V60 has swirled ridges which keep the paper away from contact with the V60's wall. With Chemex, paper is in direct contact with the glass wall so, unlike the V60's extraction which takes place both through the coffee bed and the wall, with the Chemex it's almost exclusively through the bed. According to Scott Rao, Chemex produces more flavour clarity at the expense of body than V60 (all things being equal of course).


----------



## Geordie Boy (Nov 26, 2012)

The Systemic Kid said:


> IMO much easier to hit the tasting notes for SO beans with Chemex.


I agree with you there, especially with HasBean tasting notes.


----------



## Orangertange (Jul 4, 2013)

thanks for info,

but do yu reallysieve your grinds as well? does it make much diffrence? turns it into a bit of a faff, just for cup of coffee



The Systemic Kid said:


> Have a look at Scott Rao's technique for V60 on Youtube - he recommends a stir just after the bloom to ensure all grinds are evenly saturated and a stir before final draw down to ensure no grinds are left high and dry. If draw down is spot on, it should have a level even or slightly convex bed. For Chemex, try 33 grms for 500ml out. Don't be concerned by the 'must be completed in four minutes or less'. Chemex say it can take 6-7minutes. For 500ml, it takes, for me, anything between 4-5mins and my grind is very coarse. Advocate trying a brew made by sieving your grind to remove the fines so you can see what flavour clarity is like but keeping the dose at 33grms. On my set up, this gives an extraction of just over 18% which is lowish (SCAA recommended range is 18-22%) but it will teach you a lot about flavour clarity. With HasBean offerings, you will be able to hit the tasting notes spot on. Then you can updose or add a % of sieved fines which will increase body/mouthfeel but at the expense of being able to clearly pick out flavour clarity. At the end of the day, it's what you like, taste-wise, that matters.


----------



## MWJB (Feb 28, 2012)

Orangertange said:


> thanks for info,
> 
> but do yu reallysieve your grinds as well? does it make much diffrence? turns it into a bit of a faff, just for cup of coffee


Hey, you make faffing sound like a bad thing?


----------



## Orangertange (Jul 4, 2013)

don't mind a bit, but saw one vid on here looks like it took the guy half an hour to pull a shot, grinds would have gone stale buy the time he finished,











MWJB said:


> Hey, you make faffing sound like a bad thing?


----------



## The Systemic Kid (Nov 23, 2012)

Orangertange said:


> but do yu reallysieve your grinds as well? does it make much diffrence? turns it into a bit of a faff, just for cup of coffee


Are you politely telling me I'm obsessional?

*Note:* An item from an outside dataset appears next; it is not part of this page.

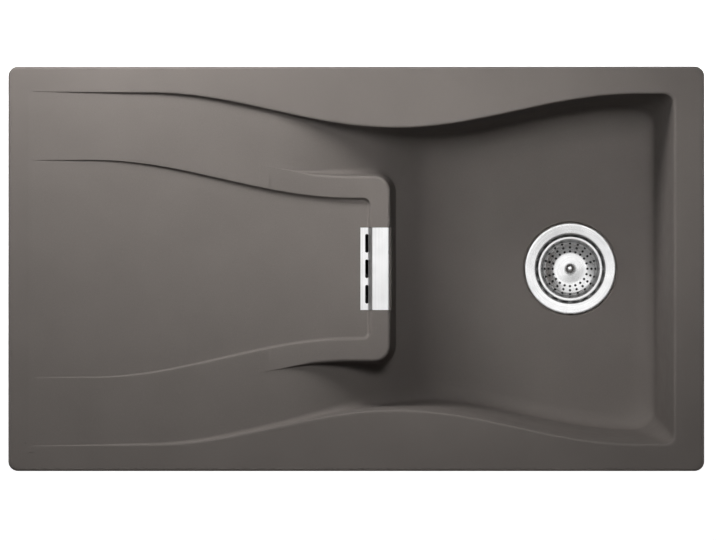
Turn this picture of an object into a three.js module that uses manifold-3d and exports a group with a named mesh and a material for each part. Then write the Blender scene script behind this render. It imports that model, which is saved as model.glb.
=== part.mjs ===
// Kitchen sink with drainboard: a moulded stone-composite worktop sink with one deep bowl, a shallow
// drainboard panel inside a raised ridge, a steel overflow cover, a strainer waste with its basket,
// an overflow hose, a rim seal and eight swinging worktop clamps.
// Millimetres, +Z up. The origin is the centre of the worktop cut-out on the worktop's surface,
// +X runs from the drainboard to the bowl.

import * as THREE from 'three';
import { mergeVertices } from 'three/addons/utils/BufferGeometryUtils.js';
import Module from 'manifold-3d';

const wasm = await Module();
wasm.setup();

const { clamp, lerp, degToRad } = THREE.MathUtils;

// ---------------------------------------------------------------- driving dimensions

// Running clearances between pieces.
const SEAT_GAP = 0.3;
const BORE_GAP = 0.5;

// Rim and worktop.
const LENGTH = 860;
const WIDTH = 500;
const PLAN_CORNER = 12;
const EDGE_ROUND = 3;
const RIM_THICKNESS = 8;
const WALL = 8;
const SEAL_THICKNESS = 1.7;
const SEAL_WIDTH = 6;
const SEAL_INSET = 2;
const LEFT = -LENGTH / 2;
const RIGHT = LENGTH / 2;
const RIM_UNDER = SEAL_THICKNESS + SEAT_GAP;
const RIM_TOP = RIM_UNDER + RIM_THICKNESS;

// Recess: its long edges draw in to a waist between the drainboard and the bowl.
const RECESS_BORDER = 31;
const RECESS_START = 25;
const BOWL_END_BORDER = 34;
const WAIST_FROM_LEFT = 478;
const WAIST_DEPTH = 42;
const WAIST_SPAN = 300;
const RECESS_HALF_WIDTH = WIDTH / 2 - RECESS_BORDER;
const RECESS_X = LEFT + RECESS_START;
const BOWL_END_X = RIGHT - BOWL_END_BORDER;
const WAIST_X = LEFT + WAIST_FROM_LEFT;

// Drainboard panel and the ridge round it.
const PANEL_START = 31;
const PANEL_LENGTH = 416.3;
const PANEL_HALF_WIDTH = 136;
const PANEL_TAPER = 48.5;
const PANEL_TAPER_START = 99.5;
const PANEL_TAPER_LENGTH = 329;
const PANEL_DEPTH_START = 0.3;
const PANEL_DEPTH_END = 7;
const PANEL_CORNER = 5;
const PANEL_LEAN = 1.5;
const RIDGE_WIDTH = 24.7;
const RIDGE_SIDE_WIDTH = 27.4;
const RIDGE_CORNER = 20;
const RIDGE_BLEND = 12;
const RIDGE_RISE = 0.03;
const PLATEAU_FALL = 12;
const PANEL_X = LEFT + PANEL_START;
const PANEL_END_X = PANEL_X + PANEL_LENGTH;
const RIDGE_END_X = PANEL_END_X + RIDGE_WIDTH;

// Bowl: a long slope falls from the drainboard to a dished floor.
const BOWL_DEPTH = 192;
const CREST_SETBACK = 154;
const SLOPE_RUN = 292;
const CREST_RADIUS = 195;
const FOOT_RADIUS = 125;
const DISH_DEPTH = 4;
const DISH_RADIUS = 185;
const DRAFT = degToRad(5);
const LIP_RADIUS = 3;
const FOOT_FILLET = 16;
const SHALLOW_FILLET = 3;
const FILLET_RATE = 0.25;
const END_WALL_LEAN = 0.74;
const BOWL_CORNER = 8;
const BOWL_CORNER_GROWTH = 0.8;
const CREST_X = RIDGE_END_X - CREST_SETBACK;
const FLOOR_Z = RIM_TOP - BOWL_DEPTH;

// Drain seat.
const DRAIN_FROM_RIGHT = 163;
const SEAT_DEPTH = 3;
const DRAIN_HOLE_RADIUS = 45;
const FLANGE_RADIUS = 57;
const FLANGE_THICKNESS = 2;
const FLANGE_GASKET = 0.8;
const DRAIN_BOSS_MARGIN = 3.5;
const DRAIN_X = RIGHT - DRAIN_FROM_RIGHT;
const SEAT_Z = FLOOR_Z - DISH_DEPTH - SEAT_DEPTH;
const BOSS_UNDER = SEAT_Z - WALL;
const SEAT_RADIUS = FLANGE_RADIUS + 3 * BORE_GAP;

// Tap ledges: blind recesses under the rim at the waist, for cutting a tap hole.
const TAP_HOLE_RADIUS = 17.5;
const TAP_RECESS_DEPTH = 4;
const TAP_FROM_EDGE = 37;

// Overflow cover, a folded steel sheet between the panel's end and the bowl.
const SHEET = 1.2;
const COVER_WIDTH = 102;
const COVER_FOOT = 12.2;
const COVER_RISE = 2.1;
const COVER_LIP = 16;
const COVER_LIP_SETBACK = 0.8;
const COVER_FOLD = 2.4;
const SLOT_LENGTH = 23;
const SLOT_WIDTH = 4;
const SLOT_SETBACK = 0.2;
const SLOT_SPACING = 31.5;
const LIP_SLOT_HEIGHT = 5.5;
const LIP_SLOT_TOP = 7;
const REBATE_MARGIN = 0.4;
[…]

. Yes, it really does make a difference - try it and see.


----------



## jeebsy (May 5, 2013)

Just picked up silhouetteespresso's chemex - made my first ever using Has Bean's Kebel Aricha washed - smells delightful and tastes much more how I expect brewed to taste (in line with tasting notes) whereas Aeropress has always left me a bit underwhelmed. 15g coffee, 250g out, took about 3m30.

Good purchase! (Also picked up Wobin's Rocket today but best leave that in the box







)


----------



## Mrboots2u (May 10, 2013)

jeebsy said:


> Just picked up silhouetteespresso's chemex - made my first ever using Has Bean's Kebel Aricha washed - smells delightful and tastes much more how I expect brewed to taste (in line with tasting notes) whereas Aeropress has always left me a bit underwhelmed. 15g coffee, 250g out, took about 3m30.
> 
> Good purchase! (Also picked up Wobin's Rocket today but best leave that in the box
> 
> ...


Ha ha are you going to send him pics of it slightly open torture him........


----------



## kikapu (Nov 18, 2012)

Orangertange said:


> a bit of a faff, just for cup of coffee


Just a cup of coffee!!!!

I am all for faffing if it makes a difference just most of the time novices like me spend time faffing and making things worse!!!


----------



## Orangertange (Jul 4, 2013)

The Systemic Kid said:


> Are you politely telling me I'm obsessional?
> 
> 
> 
> ...


but

Ok I'll give it a go, (need to buy a sieve first) think this coffee brewing brings out the Walter White in all of us


----------